Dans Black bloc. Histoire d’une tactique (Excès, 2022), Camille Svilarich regrette que la stratégie soit souvent « confondue avec la délinquance urbaine des banlieues populaires françaises et la figure des “casseurs” » : cette grille d’analyse dépolitisante parasite la compréhension du phénomène, qu’elle définit comme une « forme d’action collective » sporadique mais coordonnée par un groupe formé selon une logique affinitaire, dont chaque mot est pourtant lourd de signifiants politiques.
Le noir, d’abord, ne répond pas seulement au souci d’anonymat ; sa puissance optique en fait aussi une « esthétique politique à l’œuvre », écrit Maxime Boidy dans sa thèse « Sociologie et culture visuelle du black bloc » (université de Strasbourg, 2014). Le bloc, ensuite, correspond à une « technique de l’apparaître » qui métaphorise la force de la masse, poursuit ce sociologue dans « Qu’est-ce qu’un bloc en politique ?  » (Techniques & culture, 2020).

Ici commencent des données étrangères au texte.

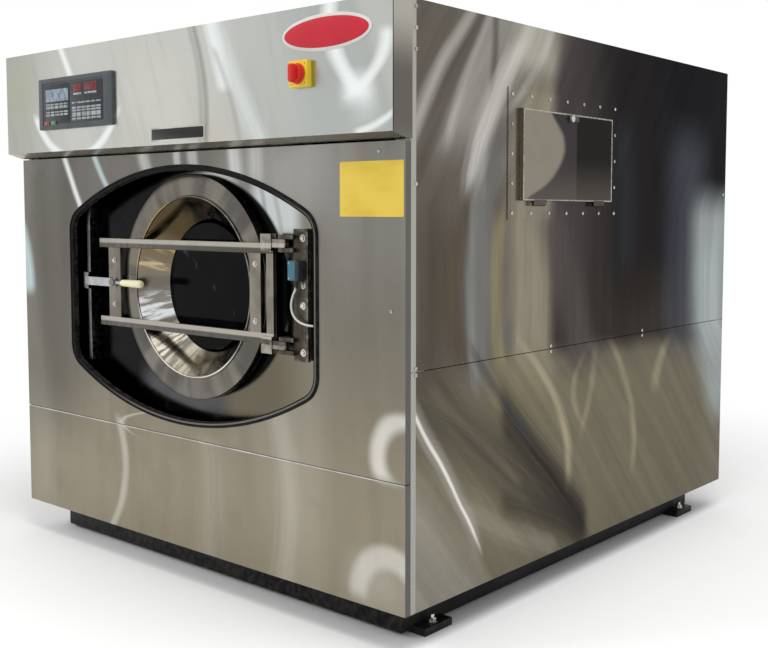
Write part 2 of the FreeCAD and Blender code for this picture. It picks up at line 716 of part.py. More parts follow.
def isolator():
    """The main isolator: a yellow plate on the fascia, a red knob and the switch behind."""
    centre = (dim.switch_x, cab_low + dim.switch_up)
    half = dim.switch_side / 2
    face_y = fascia_y - dim.switch_thick
    square = (spread(centre[0], half), spread(centre[1], half))
    plate = box("isolator_square", square[0], (face_y, fascia_y), square[1])
    hole = rod("isolator_plate_hole", "Y", centre, dim.stem_hole + dim.hinge_play,
               (face_y - dim.skin, fascia_y + dim.skin))
    node(cut("isolator_plate", plate, hole), "isolator_plate")
    switch_y = (fascia_y + dim.skin, fascia_y + dim.skin + dim.switch_deep)
    block = box("isolator_block", square[0], switch_y, square[1])
    well = rod("isolator_well", "Y", centre, dim.stem_hole + dim.hinge_play,
               (fascia_y, switch_y[0] + dim.switch_deep / 2))
    node(cut("isolator_switch", block, well), "isolator_switch")
    knob_y = (face_y - dim.slack - dim.knob_high, face_y - dim.slack)
    disc = rod("knob_disc", "Y", centre, dim.knob_radius, (knob_y[1] - dim.knob_high / 2, knob_y[1]))
    wing = box("knob_wing", spread(centre[0], dim.knob_radius / 3),
               (knob_y[0], knob_y[1] - dim.knob_high / 2), spread(centre[1], dim.knob_radius * 0.9))
    stem = rod("knob_stem", "Y", centre, dim.stem_hole,
               (knob_y[1], switch_y[0] + dim.switch_deep / 2 - dim.slack))
    node(fuse("isolator_knob", disc, wing, stem), "isolator_knob")


def hatch():
    """The screwed hatch frame, its hinged lid, the turn latch and the detergent box inside."""
    low = cab_low + dim.hatch_low
    high = low + dim.hatch_high
    ends = (dim.hatch_front, dim.hatch_front + dim.hatch_long)
    frame_x = (side_x, side_x + dim.skin)
    frame_y = (ends[0] - dim.hatch_rim, ends[1] + dim.hatch_rim)
    frame_z = (low - dim.hatch_rim, high + dim.hatch_rim)
    plate = box("hatch_plate", frame_x, frame_y, frame_z)
    hole = hatch_hole("hatch_plate_hole", (side_x - dim.skin, side_x + dim.skin * 2))
    axis = (frame_x[1] + dim.hatch_barrel + dim.slack, low - dim.hatch_barrel - dim.slack * 3)
    lid_x = (frame_x[1] + dim.slack, frame_x[1] + dim.slack + dim.hatch_thick)
    lid_blank = box("hatch_lid_blank", lid_x, ends, (low, high))
    lid_room = box("hatch_lid_room", (frame_x[1], lid_x[1] - dim.skin),
                   (ends[0] + dim.skin, ends[1] - dim.skin), (low + dim.skin, high - dim.skin))
    lid_pieces = [cut("hatch_lid_tray", lid_blank, lid_room)]
    lid_bores = []
    frame_pieces = [cut("hatch_plate_cut", plate, hole)]
    for end, start in (("front", ends[0] + dim.hatch_rim), ("back", ends[1] - dim.hatch_rim * 2)):
        barrel_y = (start, start + dim.barrel_long)
        lid_pieces.append(rod("hatch_barrel_" + end, "Y", axis, dim.hatch_barrel, barrel_y))
        lid_pieces.append(box("hatch_strap_" + end, (axis[0], axis[0] + dim.hatch_barrel),
                              barrel_y, (axis[1], low + dim.skin)))
        lid_bores.append(rod("hatch_bore_" + end, "Y", axis, dim.hatch_pin + dim.hinge_play,
                             (barrel_y[0] - dim.skin, barrel_y[1] + dim.skin)))
        for far, ear in (("a", (barrel_y[0] - dim.slack - dim.ear_long, barrel_y[0] - dim.slack)),
                         ("b", (barrel_y[1] + dim.slack, barrel_y[1] + dim.slack + dim.ear_long))):
            frame_pieces.append(box("hatch_ear_%s_%s" % (end, far), (frame_x[0], axis[0]), ear,
                                    spread(axis[1], dim.hatch_barrel)))
        frame_pieces.append(rod("hatch_pin_" + end, "Y", axis, dim.hatch_pin,
                                (barrel_y[0] - dim.ear_long, barrel_y[1] + dim.ear_long)))
    node(fuse("hatch_frame", *frame_pieces), "hatch_frame")
    knob_at = ((ends[0] + ends[1]) / 2, high - dim.latch_knob - dim.skin)
    stem_hole = rod("hatch_stem_hole", "X", knob_at, dim.latch_stem + dim.hinge_play,
                    (lid_x[0] - dim.skin, lid_x[1] + dim.skin))
    lid_bores.append(stem_hole)
    node(cut("hatch_lid", fuse("hatch_lid_whole", *lid_pieces), fuse("hatch_lid_bores", *lid_bores)),
         "hatch_lid")
    knob_x = (lid_x[1] + dim.slack, lid_x[1] + dim.slack + dim.latch_knob)
    knob = rod("hatch_knob", "X", knob_at, dim.latch_knob, knob_x)
    stem = rod("hatch_stem", "X", knob_at, dim.latch_stem, (lid_x[0], knob_x[1]))
    tab = box("hatch_tab", (knob_x[0], knob_x[0] + dim.latch_stem),
              (knob_at[0], knob_at[0] + dim.latch_tab), spread(knob_at[1], dim.latch_knob * 0.8))
    node(fuse("hatch_latch", knob, stem, tab), "hatch_latch")
    screws = []
    inset = dim.screw_inset
    rows_z = (frame_z[0] + inset, frame_z[1] - inset)
    rows_y = (frame_y[0] + inset, frame_y[1] - inset)
    head = (frame_x[1], frame_x[1] + dim.screw_head)
    long_count = int(dim.screws_long)
    high_count = int(dim.screws_high)
    for number in range(long_count):
        along = rows_y[0] + (rows_y[1] - rows_y[0]) * number / (long_count - 1)
        for level, up in enumerate(rows_z):
            screws.append(rod("hatch_screw_%d_%d" % (level, number), "X", (along, up),
                              dim.screw_radius, head))
    for number in range(1, high_count - 1):
        up = rows_z[0] + (rows_z[1] - rows_z[0]) * number / (high_count - 1)
        for end, along in enumerate(rows_y):
            screws.append(rod("hatch_side_screw_%d_%d" % (end, number), "X", (along, up),
                              dim.screw_radius, head))
    node(group("hatch_screws", screws), "hatch_screws")
    inner_x = side_x - dim.skin
    hole_y = (ends[0] + dim.hatch_lap, ends[1] - dim.hatch_lap)
    hole_z = (low + dim.hatch_lap - dim.box_drop, high - dim.hatch_lap)
    outer = box("detergent_outer", (inner_x - dim.box_deep, inner_x),
                (hole_y[0] - dim.skin, hole_y[1] + dim.skin),
                (hole_z[0] - dim.skin, hole_z[1] + dim.skin))
    inner = box("detergent_inner", (inner_x - dim.box_deep + dim.skin, inner_x + dim.skin),
                hole_y, hole_z)
    node(cut("detergent_box", outer, inner), "detergent_box")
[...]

L’histoire du black bloc, elle, se cristallise à travers deux dates : 1980 et 1999. La première marque sa naissance en l’Allemagne de l’Ouest – le premier black bloc s’y serait formé en mai, à Brême. La technique émane du mouvement autonome et antifasciste local, lui-même héritier de la mouvance née dans l’Italie des années 1960-1970 en marge du communisme officiel, avec le désir d’une utopie anticapitaliste à réaliser immédiatement, notamment par l’action directe. Bientôt qualifiée par les médias et la police de schwarzer Block (« bloc noir »), la tactique se développe tout au long de la décennie, avant de se diffuser à l’étranger dans les années 1990, « principalement à travers le réseau de la contre-culture punk et d’extrême ou d’ultragauche », note Francis Dupuis-Déri.